Sehen Sie Hindernisse für die Zustimmung der Mitgliedstaaten zum Green Deal?

“Es ist im Moment sehr wichtig, dass sich Europa als Führungskraft etabliert und Ehrgeiz zeigt. So, wie das in der Vergangenheit schon geschehen ist. Aber es hat diese Führungsrolle ein wenig verloren. Europa muss seine Anstrengungen wirklich verstärken. Ich denke, das erfordert eine starke Bewegung innerhalb der verschiedenen Länder der EU, die die Führungskräfte ermutigt, zu verstehen, dass wir über eine sichere Zukunft für unsere Kinder und Enkelkinder sprechen. Europa muss die Führung übernehmen. Dafür tragen wir eine historische Verantwortung. Wir sind auch in der Lage, diese Führung zu übernehmen. Wir haben Volkswirtschaften, die den Energiewandel anführen können und meiner Meinung nach anführen sollten. Andernfalls werden wir uns zunehmend mit Verwerfungen innerhalb der Gesellschaft auseinandersetzen müssen. Die Menschen tolerieren kein “business as usual” mehr. Diese Umbrüche können viele Formen annehmen. Sie können sich in einer zunehmenden Anzahl von Klagen gegen Unternehmen, dem Druck der Aktionäre auf Unternehmen oder in Bewegungen manifestieren, die sich wie Extinction Rebellion erheben. Es können Gewinnwarnungen von Investoren an Unternehmen sein, die auf eine Gefährdung durch bestimmte Risiken hinweisen. Wenn wir keinen ehrgeizigen Green Deal bekommen, werden wir weitere Umbrüche erleben.”

Aber innerhalb der verschiedenen EU-Mitgliedstaaten gibt es auch Bewegungen und politische Parteien, die nicht glauben, dass es einen Klimawandel gibt und die sich einem so ehrgeizigen Green Deal widersetzen werden.

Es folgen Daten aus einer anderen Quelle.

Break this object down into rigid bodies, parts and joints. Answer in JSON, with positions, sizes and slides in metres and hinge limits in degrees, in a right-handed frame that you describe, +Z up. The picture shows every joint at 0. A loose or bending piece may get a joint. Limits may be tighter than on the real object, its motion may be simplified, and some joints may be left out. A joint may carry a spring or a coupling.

“Das ist richtig. Der Populismus nimmt zu. Es gibt Gegenwind. Aber junge Menschen betrachten vor allem die Naturwissenschaften. Und die Wissenschaft ist eindeutig in ihren Aussagen. Ich denke, das wird entscheidend sein. Ich wurde gebeten, die Schirmherrin des International Science Council zu sein. Dies ist ein Rat, der im vergangenen Jahr durch die Zusammenlegung des Internationalen Wissenschaftsrates und des Internationalen Rates für Sozialwissenschaften geschaffen wurde. Dabei geht es darum, die Naturwissenschaften und die Sozialwissenschaften zusammenzubringen. Das ist sehr wichtig, denn dieser Rat ist ein Organ, das die Stimme der Wissenschaft auf globaler Ebene sein will. Ich bin sehr stark davon überzeugt, dass wir weiterhin an die Wissenschaft glauben müssen. Dass wir die Wissenschaft unter allen Umständen im Auge behalten müssen. Wissenschaft ist die Antwort auf die Frage, wie wir mit dem Klimawandel umgehen sollen. Die Berichte sagen uns zunehmend, dass das Klimaproblem dringender ist, als ursprünglich angenommen und dass sich das Klima schneller verändert. Wir müssen wachsam sein und aufpassen, wie wir mit dieser Situation umgehen.”